Rows from a 3D modeling dataset:
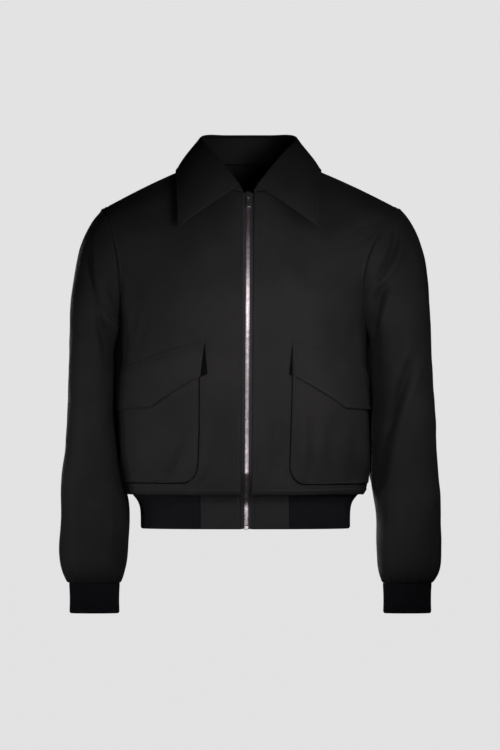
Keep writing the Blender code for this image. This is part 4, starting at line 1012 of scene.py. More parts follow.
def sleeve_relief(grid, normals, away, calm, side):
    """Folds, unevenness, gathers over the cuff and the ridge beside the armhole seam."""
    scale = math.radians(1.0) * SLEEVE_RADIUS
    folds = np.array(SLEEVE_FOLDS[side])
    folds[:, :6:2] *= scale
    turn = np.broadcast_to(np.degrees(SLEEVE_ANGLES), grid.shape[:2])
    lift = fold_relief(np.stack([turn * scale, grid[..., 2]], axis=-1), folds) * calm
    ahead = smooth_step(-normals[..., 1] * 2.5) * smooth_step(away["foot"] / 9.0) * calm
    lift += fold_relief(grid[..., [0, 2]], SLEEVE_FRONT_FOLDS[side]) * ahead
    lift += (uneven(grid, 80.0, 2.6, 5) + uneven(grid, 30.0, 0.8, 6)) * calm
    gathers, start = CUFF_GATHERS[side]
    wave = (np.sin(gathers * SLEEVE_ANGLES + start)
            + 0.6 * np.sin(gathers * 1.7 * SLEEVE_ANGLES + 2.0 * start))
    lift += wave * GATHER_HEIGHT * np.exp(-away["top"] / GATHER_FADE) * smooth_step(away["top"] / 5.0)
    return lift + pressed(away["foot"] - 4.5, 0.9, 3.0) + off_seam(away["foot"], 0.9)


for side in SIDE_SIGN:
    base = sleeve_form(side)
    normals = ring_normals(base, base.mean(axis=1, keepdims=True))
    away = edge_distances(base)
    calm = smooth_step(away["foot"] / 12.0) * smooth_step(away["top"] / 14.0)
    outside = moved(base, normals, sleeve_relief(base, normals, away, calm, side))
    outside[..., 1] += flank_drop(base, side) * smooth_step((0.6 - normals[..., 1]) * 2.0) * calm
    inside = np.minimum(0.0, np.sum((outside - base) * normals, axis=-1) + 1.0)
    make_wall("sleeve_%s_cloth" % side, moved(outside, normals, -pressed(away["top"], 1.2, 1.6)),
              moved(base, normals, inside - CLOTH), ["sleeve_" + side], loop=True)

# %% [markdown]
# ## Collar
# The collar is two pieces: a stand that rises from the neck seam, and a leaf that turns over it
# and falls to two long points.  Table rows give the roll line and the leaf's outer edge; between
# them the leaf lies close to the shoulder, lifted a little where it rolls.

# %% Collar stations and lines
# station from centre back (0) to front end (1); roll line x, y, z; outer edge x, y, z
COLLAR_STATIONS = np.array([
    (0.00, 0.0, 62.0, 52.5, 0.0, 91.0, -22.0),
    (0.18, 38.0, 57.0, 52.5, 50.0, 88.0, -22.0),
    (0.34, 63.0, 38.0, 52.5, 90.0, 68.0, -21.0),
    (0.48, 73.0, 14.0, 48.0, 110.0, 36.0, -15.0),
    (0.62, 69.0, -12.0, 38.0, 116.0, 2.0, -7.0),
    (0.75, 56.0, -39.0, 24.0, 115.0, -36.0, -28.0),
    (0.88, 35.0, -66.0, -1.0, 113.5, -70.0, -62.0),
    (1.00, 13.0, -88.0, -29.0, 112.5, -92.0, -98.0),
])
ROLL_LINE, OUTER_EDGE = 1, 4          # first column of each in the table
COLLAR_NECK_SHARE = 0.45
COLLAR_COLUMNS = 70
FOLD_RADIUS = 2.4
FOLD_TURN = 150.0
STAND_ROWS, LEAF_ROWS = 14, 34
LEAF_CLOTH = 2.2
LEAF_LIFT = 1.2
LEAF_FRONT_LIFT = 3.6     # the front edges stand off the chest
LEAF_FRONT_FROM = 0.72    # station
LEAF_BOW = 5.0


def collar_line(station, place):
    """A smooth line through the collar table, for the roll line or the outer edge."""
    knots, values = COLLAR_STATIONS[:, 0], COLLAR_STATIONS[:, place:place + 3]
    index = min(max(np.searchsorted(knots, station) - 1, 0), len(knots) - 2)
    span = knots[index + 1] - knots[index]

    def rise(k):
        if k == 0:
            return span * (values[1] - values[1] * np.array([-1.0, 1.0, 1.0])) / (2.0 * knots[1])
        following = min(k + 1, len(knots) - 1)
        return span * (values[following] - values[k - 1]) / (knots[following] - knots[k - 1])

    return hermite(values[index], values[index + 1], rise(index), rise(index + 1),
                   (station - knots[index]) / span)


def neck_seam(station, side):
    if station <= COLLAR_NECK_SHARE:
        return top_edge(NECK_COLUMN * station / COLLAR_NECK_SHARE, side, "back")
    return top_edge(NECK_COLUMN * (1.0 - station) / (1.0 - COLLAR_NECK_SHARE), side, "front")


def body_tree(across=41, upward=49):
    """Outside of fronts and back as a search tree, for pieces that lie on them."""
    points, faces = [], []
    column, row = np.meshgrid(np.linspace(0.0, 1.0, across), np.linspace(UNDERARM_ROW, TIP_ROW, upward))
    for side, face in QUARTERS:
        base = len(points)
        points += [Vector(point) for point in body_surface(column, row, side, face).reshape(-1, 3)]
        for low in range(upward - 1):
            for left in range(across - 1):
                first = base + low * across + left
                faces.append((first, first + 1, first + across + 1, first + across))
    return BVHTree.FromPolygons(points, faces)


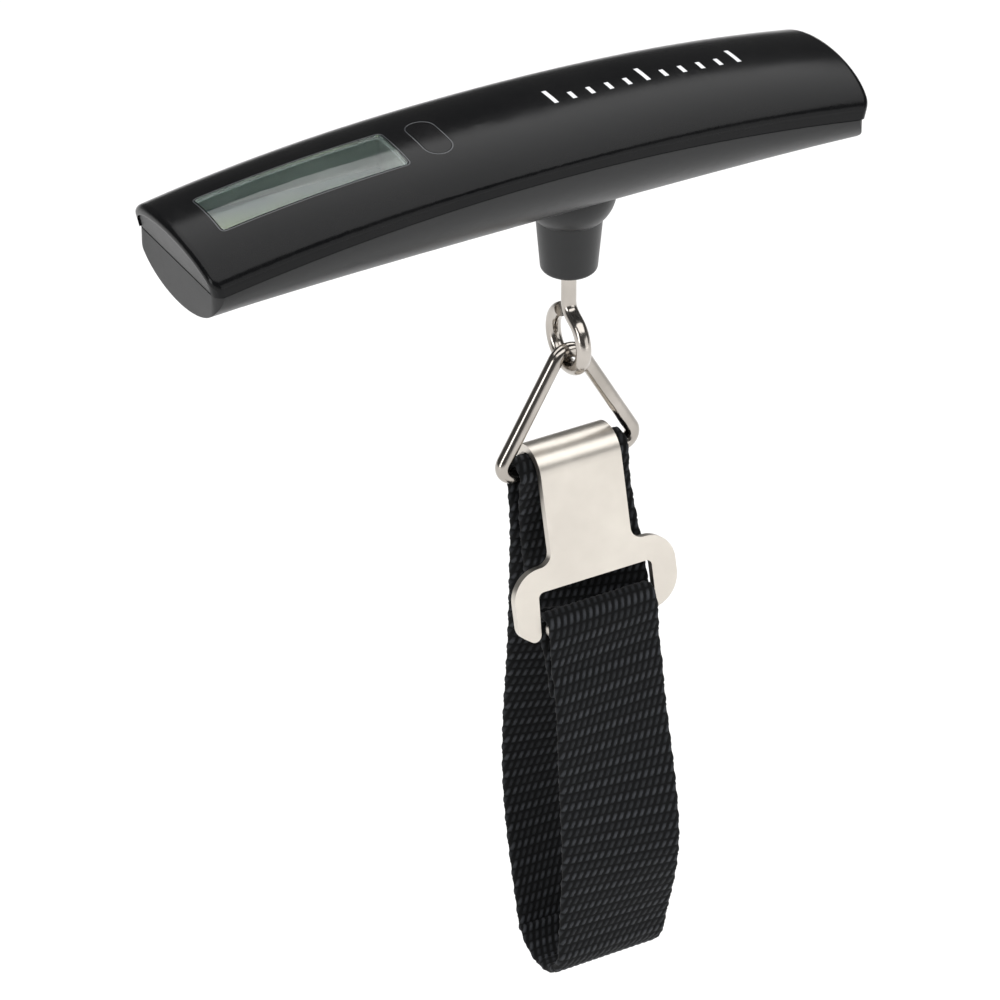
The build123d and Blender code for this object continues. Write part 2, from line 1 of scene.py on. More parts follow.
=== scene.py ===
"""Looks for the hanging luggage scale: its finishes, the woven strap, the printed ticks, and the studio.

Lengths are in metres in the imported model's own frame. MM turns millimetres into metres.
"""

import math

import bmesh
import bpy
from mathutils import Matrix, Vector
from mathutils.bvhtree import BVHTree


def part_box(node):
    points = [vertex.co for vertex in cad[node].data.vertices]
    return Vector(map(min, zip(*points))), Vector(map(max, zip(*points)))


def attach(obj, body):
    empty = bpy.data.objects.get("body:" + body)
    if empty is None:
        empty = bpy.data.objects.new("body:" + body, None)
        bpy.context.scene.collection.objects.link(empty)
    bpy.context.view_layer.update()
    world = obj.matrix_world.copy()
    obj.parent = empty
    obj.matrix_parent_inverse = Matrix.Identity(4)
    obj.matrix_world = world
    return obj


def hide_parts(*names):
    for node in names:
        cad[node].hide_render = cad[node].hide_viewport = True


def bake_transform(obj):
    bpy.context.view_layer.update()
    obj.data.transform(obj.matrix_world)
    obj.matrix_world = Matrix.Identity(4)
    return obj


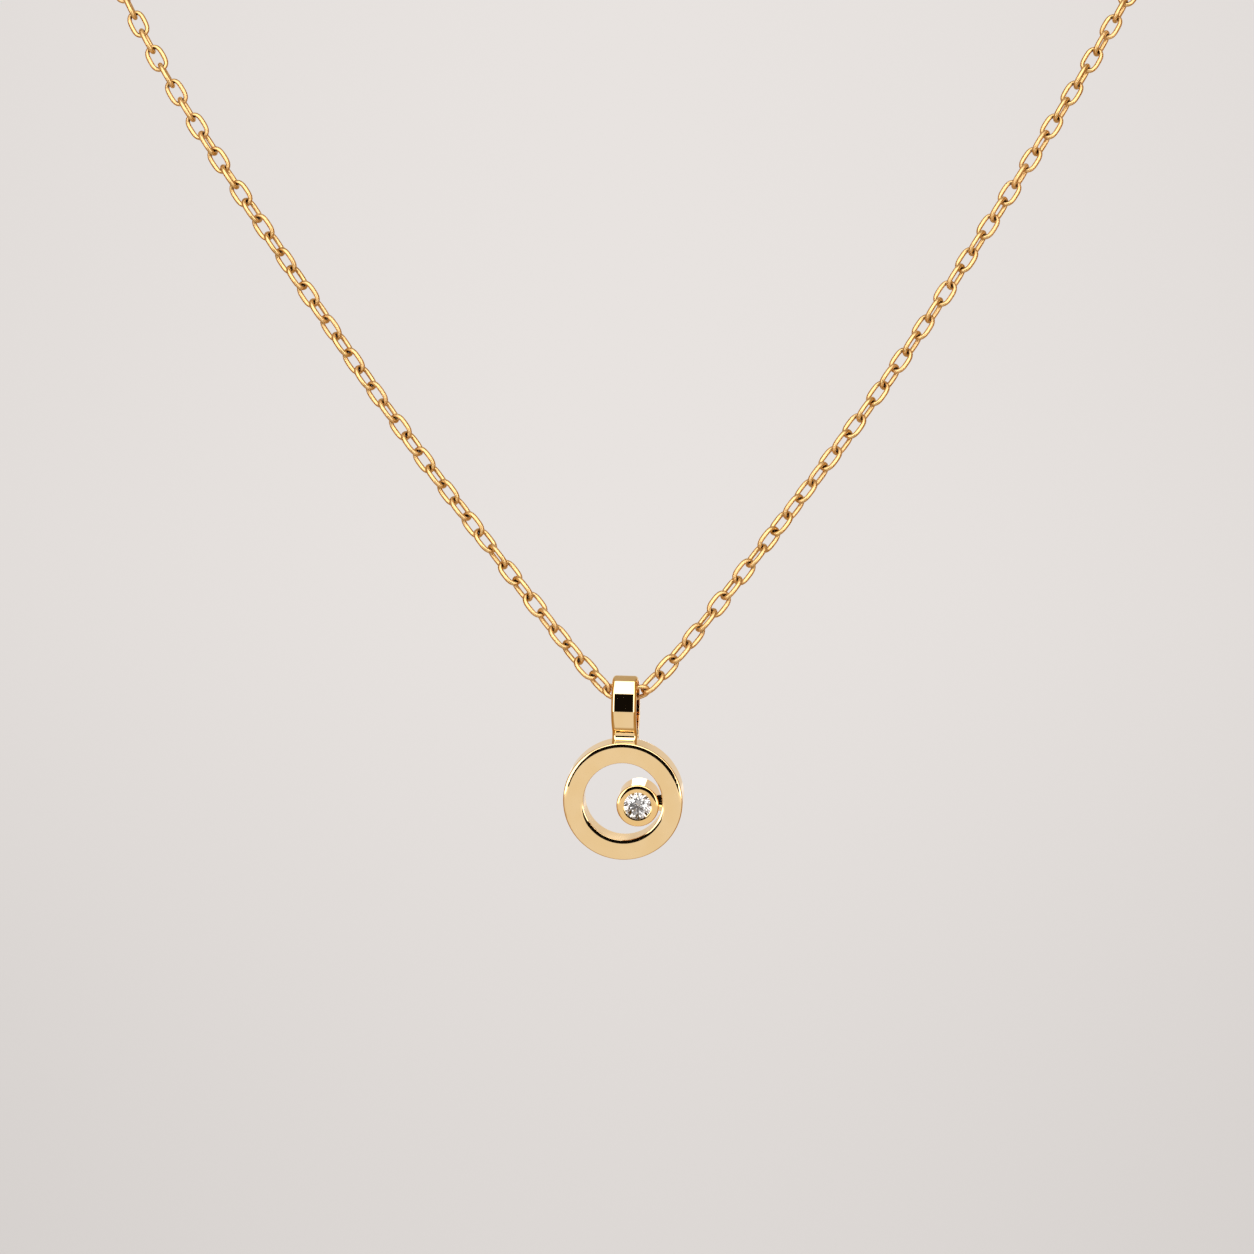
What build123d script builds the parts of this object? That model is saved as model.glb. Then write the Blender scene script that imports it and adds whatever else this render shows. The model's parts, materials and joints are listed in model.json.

■ EXERCISE DESCRIPTION ■
Return every line from the one holding "obj.matrix_world = Matrix.Identity(4)" through the end of the data, exactly as it appears, with both ends kept and nothing else.

■ WRITTEN SOLUTION ■
    obj.matrix_world = Matrix.Identity(4)
    return obj


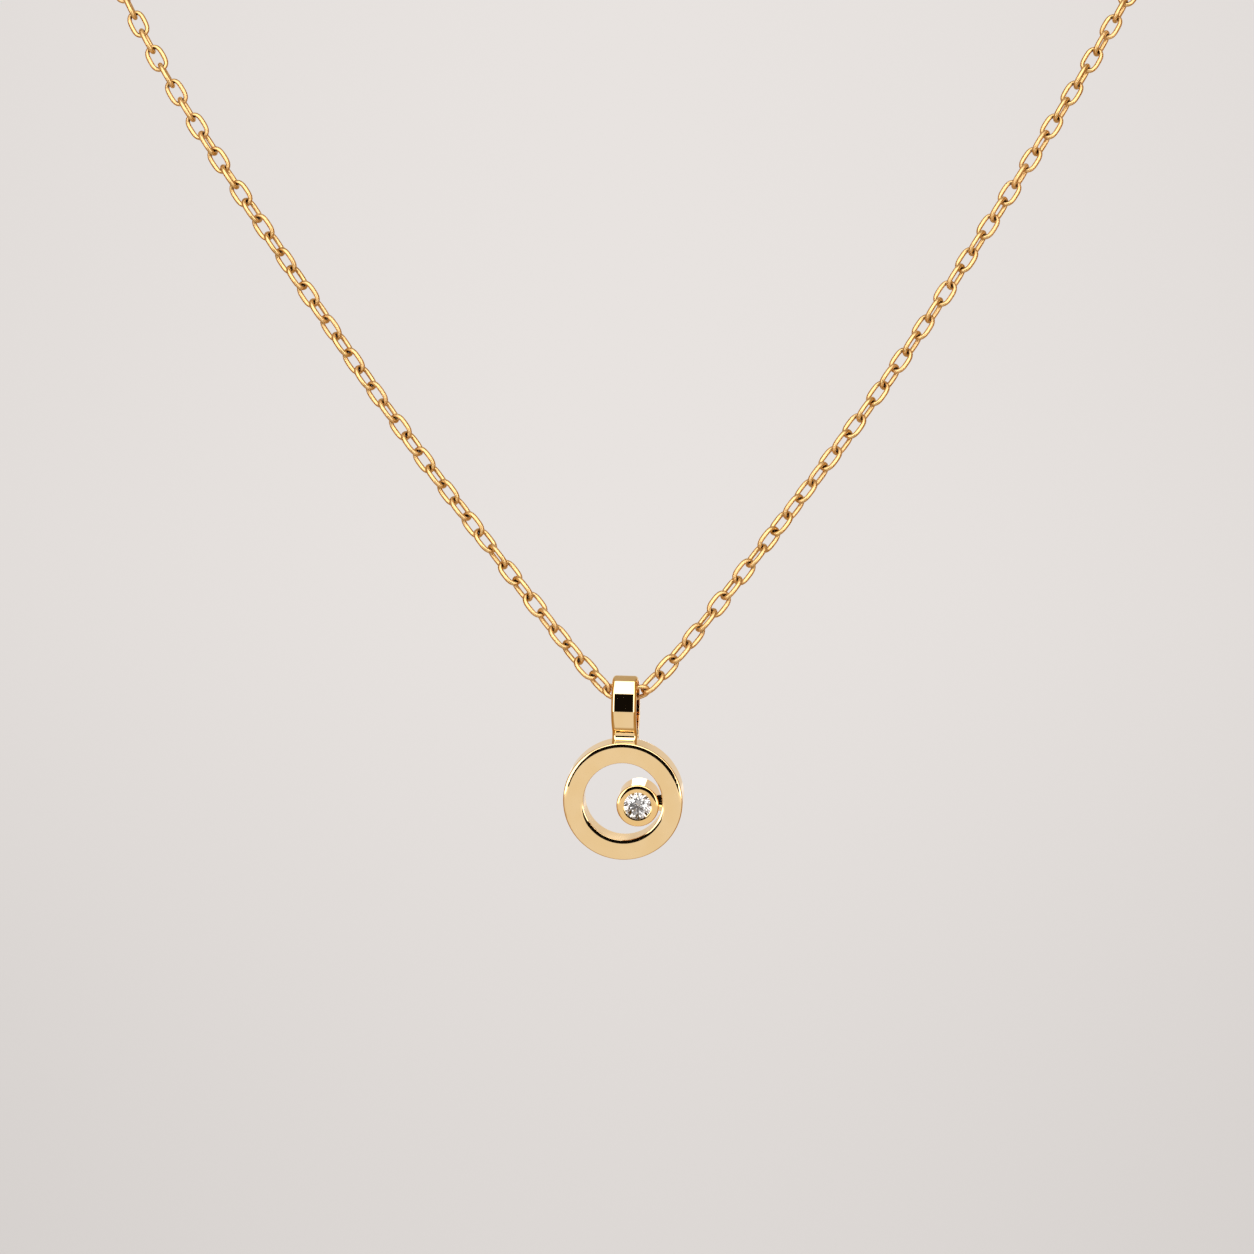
What build123d script builds the parts of this object? That model is saved as model.glb. Then write the Blender scene script that imports it and adds whatever else this render shows. The model's parts, materials and joints are listed in model.json.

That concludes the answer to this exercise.